PROBLEM DESCRIPTION:
How does the data below read from its first line through the line containing "place_on_mirror(plate, -glass_half, depth, glass_low)"? Print those lines exactly.

>> BEGIN

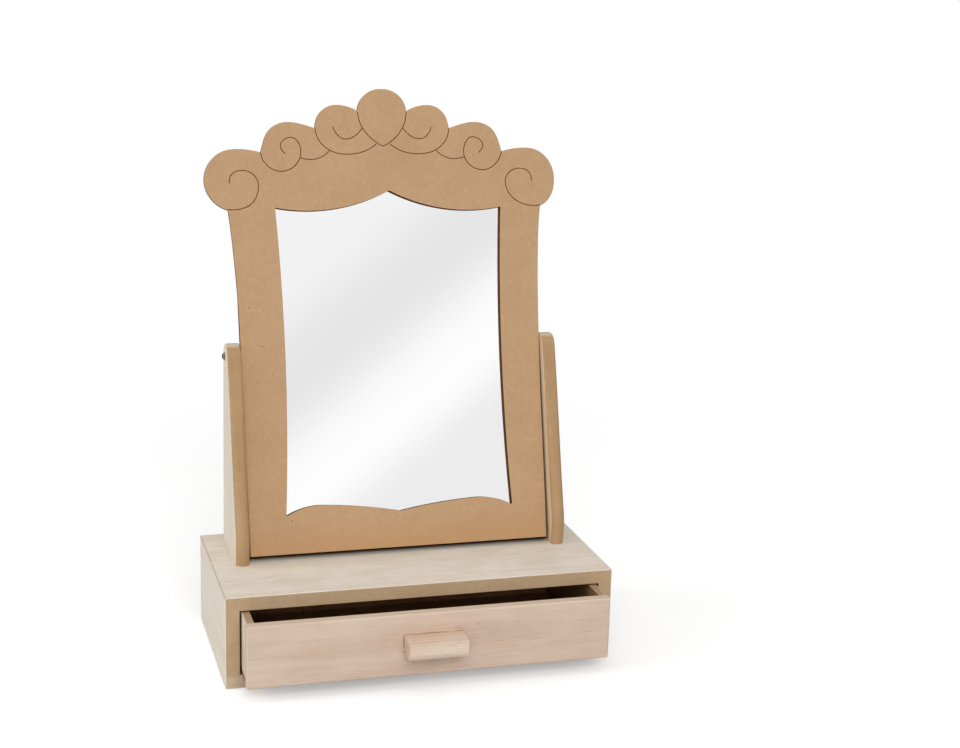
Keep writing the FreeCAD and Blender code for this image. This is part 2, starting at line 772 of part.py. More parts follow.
def core():
    """Four strips behind the fret board that box in the glass and the backing."""
    spots = {name: (x, height, "clip") for name, x, height, _, _ in clip_places()}
    wide = core_half - core_opening
    left = [spots["left_low"], spots["left_high"], (ZERO, size.pivot_height, "pivot")]
    right = [spots["right_low"], spots["right_high"], (ZERO, size.pivot_height, "pivot")]
    foot = -size.core_drop
    core_piece("stile_left", -core_half, foot, wide, core_height - foot, left)
    core_piece("stile_right", core_opening, foot, wide, core_height - foot, right)
    low = core_low_opening - foot
    core_piece("rail_bottom", -core_opening, foot, core_opening * 2, low, [spots["bottom"]])
    high = core_height - core_top_opening
    core_piece("rail_top", -core_opening, core_top_opening, core_opening * 2, high, [spots["top"]])


def glass_and_backing():
    for name, thick, depth in (
        ("mirror_glass", size.glass_thick, size.fret_thick),
        ("backing_board", size.backing_thick, size.fret_thick + size.glass_thick),
    ):
        plate = box(name, glass_half * 2, thick, glass_high - glass_low)
        place_on_mirror(plate, -glass_half, depth, glass_low)


def backing_clip(name, x, height, inward, upward):
    """Flat spring-steel clip with rounded corners, screwed to the core and lapping the backing."""
    if inward:
        long, high = size.clip_length, size.clip_width
    else:
        long, high = size.clip_width, size.clip_length
    from_screw = size.clip_length - size.clip_end
    start = {1: size.clip_end, -1: from_screw, 0: size.clip_width / 2}
    plate = box(name + "_plate", long, size.clip_thick, high)
    doc.recompute()
    corners = doc.addObject("Part::Fillet", name + "_corners")
    corners.Base = plate
    corners.Edges = [
        (number, size.clip_width.number * 0.3, size.clip_width.number * 0.3)
        for number, edge in enumerate(plate.Shape.Edges, start=1)
        if edge.BoundBox.YLength > 1e-4
    ]
    hole = cylinder(
        name + "_hole", size.clip_shank + size.screw_fit, size.clip_thick + 2,
        start[inward], ZERO - 1, start[upward], (1, 0, 0), -90,
    )
    item = cut(name, corners, [hole])
    return place_on_mirror(item, x - start[inward], size.fret_thick + core_thick, height - start[upward])


def screw(name, shank, reach, head, dome, point):
    """Screw along its own Z, its head's underside at 0 and its point down.

    A dome above 0 makes a round head; no dome makes a countersunk one that is flush at 0.
    """
    body = new_body(name)
    sketch = new_sketch(body, name + "_profile", "XZ_Plane")
    if dome is None:
        corners = [(ZERO, ZERO), (ZERO, -reach), (shank, point - reach), (shank, shank - head), (head, ZERO)]
        outline(sketch, corners)
        top = ZERO
    else:
        corners = [(ZERO, dome), (ZERO, -reach), (shank, point - reach), (shank, ZERO), (head, ZERO)]
        bulge = (head * head + dome * dome) / (dome * 2)
        outline(sketch, corners, {4: (bulge, 1)})
        top = dome
    turned = body.newObject("PartDesign::Revolution", name + "_turned")
    turned.Profile = sketch
    turned.ReferenceAxis = (sketch, ["V_Axis"])
    bind(turned, Angle=360)
    doc.recompute()
    arm = size.recess_arm
    long = head * size.recess_share
    cross = new_sketch(body, name + "_cross", "XY_Plane")
    cross.setExpression("AttachmentOffset.Base.z", top.text)
    outline(cross, [
        (arm, arm), (long, arm), (long, -arm), (arm, -arm), (arm, -long), (-arm, -long),
        (-arm, -arm), (-long, -arm), (-long, arm), (-arm, arm), (-arm, long), (arm, long),
    ])
    pocket(body, cross, size.recess_depth)
    return body


def post_screws():
    spots = zip(("left_front", "left_back", "right_front", "right_back"), post_screw_places(ZERO))
    for label, (x, y) in spots:
        item = screw(
            f"post_screw_{label}", size.post_shank, size.post_screw_length, size.post_screw_head, None,
            size.post_shank * 2,
        )
        place(item, x, y, bay_top, (1, 0, 0), 180)


def clips():
    for label, x, height, inward, upward in clip_places():
        backing_clip(f"clip_{label}", x, height, inward, upward)
        item = screw(
            f"clip_screw_{label}", size.clip_shank, size.clip_screw_reach + size.clip_thick,
            size.clip_screw_head, size.clip_screw_dome, size.clip_shank,
        )
        depth = size.fret_thick + core_thick + size.clip_thick
        place_on_mirror(item, x, depth, height)
        item.setExpression("Placement.Rotation.Angle", (-90 - size.tilt).text)


def pivots():
    """Screws through the posts into the stiles, with a washer between post and stile."""
    for label, sign in (("left", -1), ("right", 1)):
        seat = post_outside + size.head_gap
        reach = seat - core_half + size.pivot_reach
        item = screw(
            f"pivot_screw_{label}", size.pivot_shank, reach, size.pivot_head, size.pivot_dome,
            size.pivot_shank,
        )
        place(item, seat * sign, pivot_y, pivot_z, (0, 1, 0), 90 * sign)
        thick = size.side_gap - size.washer_gap
        name = f"washer_{label}"
        rim = core_thick / 2 - size.washer_inset
        disc = cylinder(name + "_disc", rim, thick, ZERO, ZERO, ZERO)
        eye = cylinder(name + "_eye", size.pivot_shank + size.screw_fit, thick + 2, ZERO, ZERO, ZERO - 1)
        place(cut(name, disc, [eye]), core_half * sign, pivot_y, pivot_z, (0, 1, 0), 90 * sign)


# ---------------------------------------------------------------- drawer


def drawer_front():
    """Front board, eased round its face and drilled for the pull."""
    body = new_body("drawer_front")
    wide = (case_inside - size.front_side_gap) * 2
    sketch = new_sketch(body, "drawer_front_profile", "XZ_Plane")
    outline(sketch, rectangle(wide, drawer_height))
    base = pad(body, sketch, size.drawer_front, reverse=True)

    def on_face(edge):
        return near(edge.YMin, 0) and near(edge.YMax, 0)

    round_edges(body, base, on_face, size.drawer_arris, "drawer_front_ease")
    middle = size.pull_rise + size.pull_height / 2
    places = [(wide / 2 - size.pull_screw_spread, middle), (wide / 2 + size.pull_screw_spread, middle)]
    holes = new_sketch(body, "drawer_front_holes", "XZ_Plane")
    circles(holes, places, size.pull_shank + size.screw_fit)
    pocket(body, holes)
    return place(body, -(wide / 2), drawer_front_y, drawer_bottom_z)


def drawer_walls():
    """Two sides and a back that stand on the bottom panel."""
    start = drawer_front_y + size.drawer_front
    deep = drawer_length - size.drawer_front
    high = drawer_height - size.drawer_floor
    rise = drawer_bottom_z + size.drawer_floor
    place(box("drawer_side_left", size.drawer_wall, deep, high), -drawer_half, start, rise)
    inside = drawer_half - size.drawer_wall
    place(box("drawer_side_right", size.drawer_wall, deep, high), inside, start, rise)
    wide = inside * 2
    end = drawer_front_y + drawer_length - size.drawer_wall
    place(box("drawer_back", wide, size.drawer_wall, high), -(wide / 2), end, rise)
    place(box("drawer_bottom", drawer_half * 2, deep, size.drawer_floor), -drawer_half, start, drawer_bottom_z)


def pull():
    """Solid block whose lower front falls back in a soft curve, bored for its screws."""
    body = new_body("pull")
    sketch = new_sketch(body, "pull_profile", "YZ_Plane")
    ease = size.pull_ease_back
    up = size.pull_ease_up
    deep = size.pull_depth
    high = size.pull_height
    corners = [(ZERO, up), (ease, ZERO), (deep, ZERO), (deep, high), (ZERO, high)]
    outline(sketch, corners, {0: ((ease * ease + up * up) / (ease * 2) * 1.15, 1)})
    pad(body, sketch, size.pull_width)
    holes = new_sketch(body, "pull_holes", "XZ_Plane")
    holes.setExpression("AttachmentOffset.Base.z", (-size.pull_depth).text)
    middle = size.pull_height / 2
    across = size.pull_width / 2
    places = [(across - size.pull_screw_spread, middle), (across + size.pull_screw_spread, middle)]
    circles(holes, places, size.pull_shank + size.screw_fit)
    pocket(body, holes, size.pull_screw_reach + 0.5, reverse=True)
    rise = drawer_bottom_z + size.pull_rise
    return place(body, -(size.pull_width / 2), drawer_front_y - deep, rise)


def pull_screws():
    for label, sign in (("left", -1), ("right", 1)):
        item = screw(
            f"pull_screw_{label}", size.pull_shank, size.drawer_front + size.pull_screw_reach,
            size.pull_screw_head, size.pull_screw_dome, size.pull_shank,
        )
        rise = drawer_bottom_z + size.pull_rise + size.pull_height / 2
        place(item, size.pull_screw_spread * sign, drawer_front_y + size.drawer_front, rise, (1, 0, 0), -90)


# ---------------------------------------------------------------- build and write


def build_all():
    case_top()
    case_bottom()
    case_left()
    case_right()
    case_back()
    post("post_left", -post_outside)
    post("post_right", post_inside)
    post_screws()
    fret_board()
    core()
    glass_and_backing()
    clips()
    pivots()
    drawer_front()
    drawer_walls()
    pull()
    pull_screws()
    doc.recompute()


NODES = (
    ["case_top", "case_bottom", "case_left", "case_right", "case_back", "post_left", "post_right"]
    + [f"post_screw_{side}_{end}" for side in ("left", "right") for end in ("front", "back")]
    + ["fret_board", "stile_left", "stile_right", "rail_bottom", "rail_top", "mirror_glass", "backing_board"]
    + [f"{kind}_{spot}" for kind in ("clip", "clip_screw")
       for spot in ("left_low", "left_high", "right_low", "right_high", "top", "bottom")]
    + ["pivot_screw_left", "pivot_screw_right", "washer_left", "washer_right"]
    + ["drawer_front", "drawer_side_left", "drawer_side_right", "drawer_back", "drawer_bottom"]
    + ["pull", "pull_screw_left", "pull_screw_right"]
)


def check_and_write():
    """Stop on any failed object or bad shape, then write one file for each piece."""
    failed = [item.Name for item in doc.Objects if "Invalid" in item.State or "Error" in item.State]
    if failed:
        raise RuntimeError(f"failed objects: {failed}")
    shapes = {}
    for name in NODES:
        found = [item for item in doc.Objects if item.Label == name]
        if len(found) != 1:
            raise RuntimeError(f"{name}: {len(found)} objects carry this label")
        shape = found[0].Shape
        if shape.isNull() or not shape.isValid() or len(shape.Solids) != 1:
            raise RuntimeError(f"{name}: bad shape")
        shapes[name] = shape
    os.makedirs("parts", exist_ok=True)
    for name, shape in shapes.items():
        shape.exportStep(f"parts/{name}.step")
        print(f"{name}: {shape.Volume:.1f} mm3")


build_all()
check_and_write()
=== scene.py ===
"""Vanity mirror with drawer: finishes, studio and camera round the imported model."""

import logging
import math
from collections.abc import Iterable, Mapping, Sequence
from dataclasses import dataclass, replace
from enum import Enum
from typing import Any

import bmesh
import bpy
from mathutils import Matrix, Vector

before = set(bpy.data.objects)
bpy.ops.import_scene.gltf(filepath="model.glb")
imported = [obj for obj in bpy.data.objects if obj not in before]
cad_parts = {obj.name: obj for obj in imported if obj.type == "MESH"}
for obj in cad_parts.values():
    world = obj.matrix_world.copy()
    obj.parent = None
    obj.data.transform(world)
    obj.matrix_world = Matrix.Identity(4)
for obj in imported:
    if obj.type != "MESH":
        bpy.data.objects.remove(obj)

LOG = logging.getLogger("vanity_mirror")
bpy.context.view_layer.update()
MM = 0.001

Span = tuple[float, float]
Triple = tuple[float, float, float]
Tone = tuple[float, float, float, float]
Socket = bpy.types.NodeSocket

# The curve between a display colour and a linear one.
FULL_TONE = 255
TOE_END = 0.04045
TOE_SLOPE = 12.92
CURVE_LIFT = 0.055
CURVE_POWER = 2.4

# A random cloud swings about this level.
MIDDLE = 0.5
# How far a cloud's shift moves it along each axis.
SHIFT_STEPS = (1.0, 1.7, 2.3)
# Specular level of wood and fibre, and of metal.
DULL_GLOSS = 0.08
METAL_GLOSS = 0.5
WHITE: Tone = (1.0, 1.0, 1.0, 1.0)


def tone(red: float, green: float, blue: float) -> Tone:
    """Turns a display colour into the linear colour that a shader takes.

    Args:
        red: Red, 0 to 255.
        green: Green, 0 to 255.
        blue: Blue, 0 to 255.

    Returns:
        Linear red, green, blue and an alpha of 1.
    """
    linear = []
    for part in (red, green, blue):
        share = part / FULL_TONE
        curve = ((share + CURVE_LIFT) / (1 + CURVE_LIFT)) ** CURVE_POWER
        linear.append(share / TOE_SLOPE if share <= TOE_END else curve)
    return (linear[0], linear[1], linear[2], 1.0)


def neutral(level: float) -> Tone:
    """The linear colour of a plain grey or white."""
    return (level, level, level, 1.0)


def even(size: float) -> Triple:
    """The same size along all three axes."""
    return (size, size, size)


# ---------------------------------------------------------------- shader tools


class Value:
    """A number that varies over a surface. Using it in an expression adds Math nodes."""

    def __init__(self, graph: "Graph", socket: Socket) -> None:
        """Keeps the output socket that gives the number, and the graph that it is in."""
        self.graph = graph
        self.socket = socket

    def __add__(self, other: "Value | float") -> "Value":
        """Sum."""
        return self.graph.math("ADD", self, other)

    def __radd__(self, other: float) -> "Value":
        """Sum, number first."""
        return self.graph.math("ADD", other, self)

    def __sub__(self, other: "Value | float") -> "Value":
        """Difference."""
        return self.graph.math("SUBTRACT", self, other)

    def __rsub__(self, other: float) -> "Value":
        """Difference, number first."""
        return self.graph.math("SUBTRACT", other, self)

    def __mul__(self, other: "Value | float") -> "Value":
        """Product."""
        return self.graph.math("MULTIPLY", self, other)

    def __rmul__(self, other: float) -> "Value":
        """Product, number first."""
        return self.graph.math("MULTIPLY", other, self)

    def __truediv__(self, other: "Value | float") -> "Value":
        """Quotient."""
        return self.graph.math("DIVIDE", self, other)

    def __rtruediv__(self, other: float) -> "Value":
        """Quotient, number first."""
        return self.graph.math("DIVIDE", other, self)

    def __abs__(self) -> "Value":
        """Size without its sign."""
        return self.graph.math("ABSOLUTE", self)

    def least(self, other: "Value | float") -> "Value":
        """The smaller of two numbers."""
        return self.graph.math("MINIMUM", self, other)

    def most(self, other: "Value | float") -> "Value":
        """The larger of two numbers."""
        return self.graph.math("MAXIMUM", self, other)

    def above(self, low: float, high: float) -> "Value":
        """Rises softly from 0 to 1 between two levels.

        Args:
            low: Level where it starts to rise.
            high: Level where it reaches 1.

        Returns:
            The share, 0 to 1.
        """
        node = self.graph.add(
            "ShaderNodeMapRange",
            {"interpolation_type": "SMOOTHSTEP", "clamp": True},
            {"Value": self, "From Min": low, "From Max": high},
        )
        return Value(self.graph, node.outputs["Result"])

    def below(self, low: float, high: float) -> "Value":
        """Falls softly from 1 at the low level to 0 at the high one."""
        return 1 - self.above(low, high)


Feed = Value | Socket | float | Sequence[float]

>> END

EXERCISE RESPONSE:
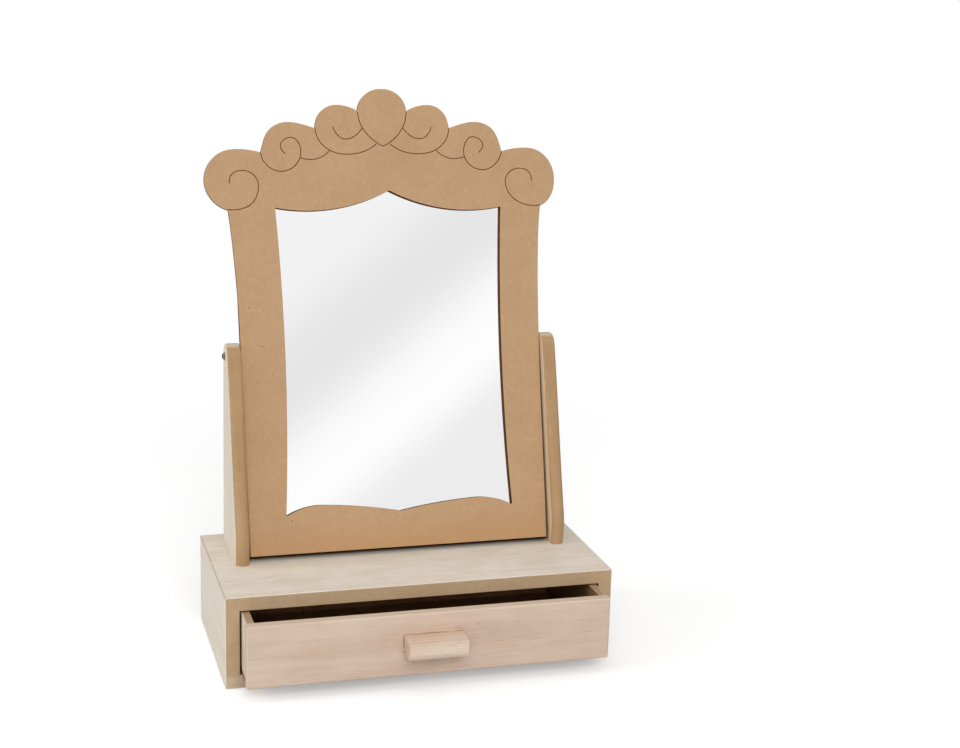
Keep writing the FreeCAD and Blender code for this image. This is part 2, starting at line 772 of part.py. More parts follow.
def core():
    """Four strips behind the fret board that box in the glass and the backing."""
    spots = {name: (x, height, "clip") for name, x, height, _, _ in clip_places()}
    wide = core_half - core_opening
    left = [spots["left_low"], spots["left_high"], (ZERO, size.pivot_height, "pivot")]
    right = [spots["right_low"], spots["right_high"], (ZERO, size.pivot_height, "pivot")]
    foot = -size.core_drop
    core_piece("stile_left", -core_half, foot, wide, core_height - foot, left)
    core_piece("stile_right", core_opening, foot, wide, core_height - foot, right)
    low = core_low_opening - foot
    core_piece("rail_bottom", -core_opening, foot, core_opening * 2, low, [spots["bottom"]])
    high = core_height - core_top_opening
    core_piece("rail_top", -core_opening, core_top_opening, core_opening * 2, high, [spots["top"]])


def glass_and_backing():
    for name, thick, depth in (
        ("mirror_glass", size.glass_thick, size.fret_thick),
        ("backing_board", size.backing_thick, size.fret_thick + size.glass_thick),
    ):
        plate = box(name, glass_half * 2, thick, glass_high - glass_low)
        place_on_mirror(plate, -glass_half, depth, glass_low)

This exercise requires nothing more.